Goal of the exercise - Quote every line from the top of the listing down to and including the line that contains "over the rubber.".

Source data -
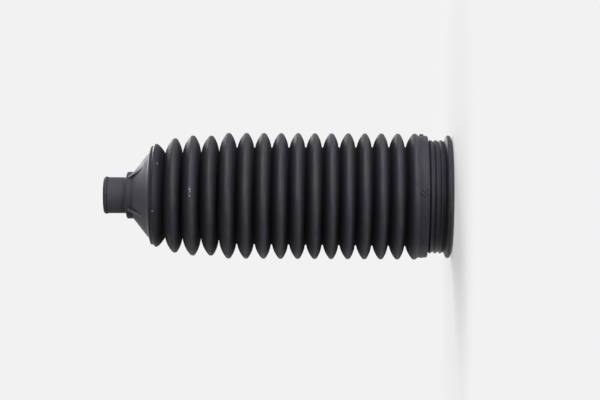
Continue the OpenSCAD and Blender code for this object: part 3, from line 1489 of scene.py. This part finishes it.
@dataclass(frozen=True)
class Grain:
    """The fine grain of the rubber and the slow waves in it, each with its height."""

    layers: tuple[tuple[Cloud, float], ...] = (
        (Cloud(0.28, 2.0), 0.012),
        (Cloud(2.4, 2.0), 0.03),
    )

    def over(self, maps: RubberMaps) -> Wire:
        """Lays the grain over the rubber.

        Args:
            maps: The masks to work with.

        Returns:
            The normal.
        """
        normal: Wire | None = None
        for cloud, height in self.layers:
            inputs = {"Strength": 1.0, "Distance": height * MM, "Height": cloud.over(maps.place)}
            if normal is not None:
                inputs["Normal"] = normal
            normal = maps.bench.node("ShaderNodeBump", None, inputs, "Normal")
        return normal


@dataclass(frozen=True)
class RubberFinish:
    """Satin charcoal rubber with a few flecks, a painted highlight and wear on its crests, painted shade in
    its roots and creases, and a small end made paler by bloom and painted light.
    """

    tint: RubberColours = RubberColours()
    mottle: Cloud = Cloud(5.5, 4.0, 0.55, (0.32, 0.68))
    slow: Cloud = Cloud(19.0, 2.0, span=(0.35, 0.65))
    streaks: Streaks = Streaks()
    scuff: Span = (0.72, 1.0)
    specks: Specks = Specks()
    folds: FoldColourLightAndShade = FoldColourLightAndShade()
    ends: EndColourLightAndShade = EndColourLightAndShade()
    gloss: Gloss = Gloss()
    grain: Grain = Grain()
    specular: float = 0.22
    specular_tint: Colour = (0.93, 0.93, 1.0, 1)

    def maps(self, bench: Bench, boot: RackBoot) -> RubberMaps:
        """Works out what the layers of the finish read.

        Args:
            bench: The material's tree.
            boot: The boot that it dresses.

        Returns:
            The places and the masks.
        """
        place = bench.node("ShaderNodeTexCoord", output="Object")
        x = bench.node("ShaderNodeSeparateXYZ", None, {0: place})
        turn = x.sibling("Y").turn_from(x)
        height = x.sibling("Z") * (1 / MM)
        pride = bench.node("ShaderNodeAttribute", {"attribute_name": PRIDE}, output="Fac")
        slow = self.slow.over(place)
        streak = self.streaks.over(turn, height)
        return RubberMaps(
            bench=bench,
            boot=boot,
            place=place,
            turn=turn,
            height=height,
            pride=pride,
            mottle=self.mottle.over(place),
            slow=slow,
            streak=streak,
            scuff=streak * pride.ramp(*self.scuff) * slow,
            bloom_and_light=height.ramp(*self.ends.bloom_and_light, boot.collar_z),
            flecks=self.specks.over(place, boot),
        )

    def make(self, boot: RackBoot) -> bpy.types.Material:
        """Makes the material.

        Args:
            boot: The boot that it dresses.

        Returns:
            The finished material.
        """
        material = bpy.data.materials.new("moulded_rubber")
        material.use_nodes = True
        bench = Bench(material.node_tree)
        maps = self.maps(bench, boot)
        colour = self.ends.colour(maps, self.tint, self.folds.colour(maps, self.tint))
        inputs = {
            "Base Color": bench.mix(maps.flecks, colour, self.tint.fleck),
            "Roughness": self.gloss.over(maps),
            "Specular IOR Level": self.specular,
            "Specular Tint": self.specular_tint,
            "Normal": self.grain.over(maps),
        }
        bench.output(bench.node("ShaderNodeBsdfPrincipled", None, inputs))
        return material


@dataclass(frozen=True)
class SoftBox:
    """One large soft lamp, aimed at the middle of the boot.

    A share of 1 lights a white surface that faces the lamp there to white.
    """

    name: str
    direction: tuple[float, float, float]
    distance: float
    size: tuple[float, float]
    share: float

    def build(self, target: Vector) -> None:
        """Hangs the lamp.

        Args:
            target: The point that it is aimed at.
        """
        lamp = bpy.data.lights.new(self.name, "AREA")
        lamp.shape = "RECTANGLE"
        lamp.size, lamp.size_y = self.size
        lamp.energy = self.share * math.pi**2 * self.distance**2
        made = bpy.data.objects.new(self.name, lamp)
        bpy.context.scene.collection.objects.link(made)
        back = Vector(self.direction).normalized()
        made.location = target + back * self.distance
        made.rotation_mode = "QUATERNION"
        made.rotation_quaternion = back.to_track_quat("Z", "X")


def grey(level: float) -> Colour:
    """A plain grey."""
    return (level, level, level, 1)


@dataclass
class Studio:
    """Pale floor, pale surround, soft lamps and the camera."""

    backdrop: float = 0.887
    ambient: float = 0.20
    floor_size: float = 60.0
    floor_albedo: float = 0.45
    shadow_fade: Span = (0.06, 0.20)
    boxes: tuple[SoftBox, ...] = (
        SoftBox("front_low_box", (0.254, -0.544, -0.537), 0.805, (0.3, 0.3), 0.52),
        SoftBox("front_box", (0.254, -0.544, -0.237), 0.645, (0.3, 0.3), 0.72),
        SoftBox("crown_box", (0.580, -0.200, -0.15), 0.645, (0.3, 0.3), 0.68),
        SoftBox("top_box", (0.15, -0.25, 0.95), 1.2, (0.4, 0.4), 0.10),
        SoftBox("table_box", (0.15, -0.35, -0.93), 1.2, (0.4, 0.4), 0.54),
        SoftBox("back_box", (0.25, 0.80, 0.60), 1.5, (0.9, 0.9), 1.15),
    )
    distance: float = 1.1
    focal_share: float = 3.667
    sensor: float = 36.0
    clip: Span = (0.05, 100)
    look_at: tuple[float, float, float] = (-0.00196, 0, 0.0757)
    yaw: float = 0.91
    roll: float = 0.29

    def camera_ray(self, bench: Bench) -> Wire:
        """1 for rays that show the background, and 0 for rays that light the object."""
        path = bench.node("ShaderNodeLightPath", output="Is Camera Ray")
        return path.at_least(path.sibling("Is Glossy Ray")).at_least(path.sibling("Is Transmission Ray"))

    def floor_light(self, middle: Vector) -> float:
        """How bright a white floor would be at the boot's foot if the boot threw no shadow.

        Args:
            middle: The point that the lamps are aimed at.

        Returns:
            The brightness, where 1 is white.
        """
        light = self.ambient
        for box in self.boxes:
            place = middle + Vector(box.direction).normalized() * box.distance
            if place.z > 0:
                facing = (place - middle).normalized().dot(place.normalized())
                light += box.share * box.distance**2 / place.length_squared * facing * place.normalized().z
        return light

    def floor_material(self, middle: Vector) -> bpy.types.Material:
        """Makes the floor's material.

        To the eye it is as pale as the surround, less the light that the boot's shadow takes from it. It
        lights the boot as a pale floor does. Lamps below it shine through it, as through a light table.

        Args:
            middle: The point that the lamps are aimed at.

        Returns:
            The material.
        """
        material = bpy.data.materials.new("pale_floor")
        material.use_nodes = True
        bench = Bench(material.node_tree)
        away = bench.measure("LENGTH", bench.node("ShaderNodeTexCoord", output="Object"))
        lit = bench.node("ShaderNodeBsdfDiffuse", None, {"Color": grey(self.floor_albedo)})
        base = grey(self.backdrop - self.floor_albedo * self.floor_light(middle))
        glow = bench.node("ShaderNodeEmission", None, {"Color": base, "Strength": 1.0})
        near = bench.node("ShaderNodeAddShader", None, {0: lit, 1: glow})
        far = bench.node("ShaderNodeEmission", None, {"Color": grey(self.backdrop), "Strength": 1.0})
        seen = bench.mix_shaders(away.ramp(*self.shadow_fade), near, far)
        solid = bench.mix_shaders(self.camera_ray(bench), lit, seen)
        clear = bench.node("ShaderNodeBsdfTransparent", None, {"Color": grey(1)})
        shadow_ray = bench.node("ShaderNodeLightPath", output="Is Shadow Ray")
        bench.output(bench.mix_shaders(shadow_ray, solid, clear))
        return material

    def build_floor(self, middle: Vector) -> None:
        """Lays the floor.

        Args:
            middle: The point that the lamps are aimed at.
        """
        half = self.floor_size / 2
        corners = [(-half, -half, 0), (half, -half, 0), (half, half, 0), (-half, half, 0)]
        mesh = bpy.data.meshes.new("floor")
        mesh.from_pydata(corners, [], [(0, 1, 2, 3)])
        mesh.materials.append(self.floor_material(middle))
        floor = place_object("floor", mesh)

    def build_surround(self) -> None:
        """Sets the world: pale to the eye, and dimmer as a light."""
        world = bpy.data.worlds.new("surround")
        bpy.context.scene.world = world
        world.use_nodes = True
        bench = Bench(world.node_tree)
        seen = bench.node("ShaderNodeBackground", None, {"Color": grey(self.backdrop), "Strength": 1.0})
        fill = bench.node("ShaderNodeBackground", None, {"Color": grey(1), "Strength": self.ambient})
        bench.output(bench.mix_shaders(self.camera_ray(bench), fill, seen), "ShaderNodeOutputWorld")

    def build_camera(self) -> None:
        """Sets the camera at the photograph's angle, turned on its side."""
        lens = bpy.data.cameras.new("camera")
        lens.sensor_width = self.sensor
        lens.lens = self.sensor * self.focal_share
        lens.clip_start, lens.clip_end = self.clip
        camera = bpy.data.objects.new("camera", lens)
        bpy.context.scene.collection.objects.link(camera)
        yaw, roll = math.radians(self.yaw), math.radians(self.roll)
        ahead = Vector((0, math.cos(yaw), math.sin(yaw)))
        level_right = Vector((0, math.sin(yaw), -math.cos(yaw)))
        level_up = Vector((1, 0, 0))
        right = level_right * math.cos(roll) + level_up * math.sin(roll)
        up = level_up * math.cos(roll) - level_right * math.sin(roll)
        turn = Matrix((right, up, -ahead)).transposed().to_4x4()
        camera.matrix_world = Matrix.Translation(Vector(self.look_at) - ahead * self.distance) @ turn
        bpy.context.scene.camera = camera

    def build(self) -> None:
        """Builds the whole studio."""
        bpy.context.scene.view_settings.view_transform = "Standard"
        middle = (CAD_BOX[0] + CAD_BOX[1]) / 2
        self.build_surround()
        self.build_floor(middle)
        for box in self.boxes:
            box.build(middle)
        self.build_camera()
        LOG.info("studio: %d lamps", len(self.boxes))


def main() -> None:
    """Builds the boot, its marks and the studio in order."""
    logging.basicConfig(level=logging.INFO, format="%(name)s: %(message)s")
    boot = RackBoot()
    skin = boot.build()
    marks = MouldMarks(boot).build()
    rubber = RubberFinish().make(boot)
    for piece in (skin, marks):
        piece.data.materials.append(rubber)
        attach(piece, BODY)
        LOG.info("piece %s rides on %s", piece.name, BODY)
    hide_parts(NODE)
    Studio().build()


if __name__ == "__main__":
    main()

The response -
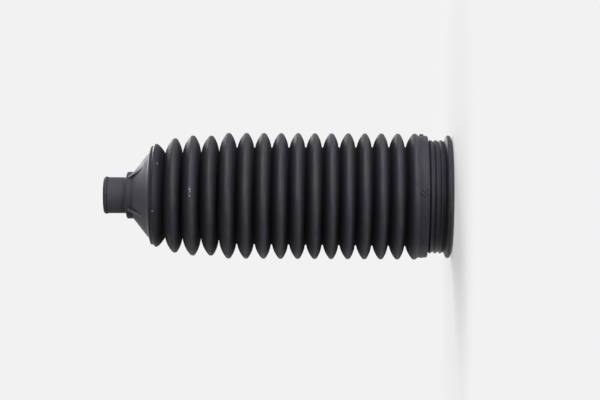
Continue the OpenSCAD and Blender code for this object: part 3, from line 1489 of scene.py. This part finishes it.
@dataclass(frozen=True)
class Grain:
    """The fine grain of the rubber and the slow waves in it, each with its height."""

    layers: tuple[tuple[Cloud, float], ...] = (
        (Cloud(0.28, 2.0), 0.012),
        (Cloud(2.4, 2.0), 0.03),
    )

    def over(self, maps: RubberMaps) -> Wire:
        """Lays the grain over the rubber.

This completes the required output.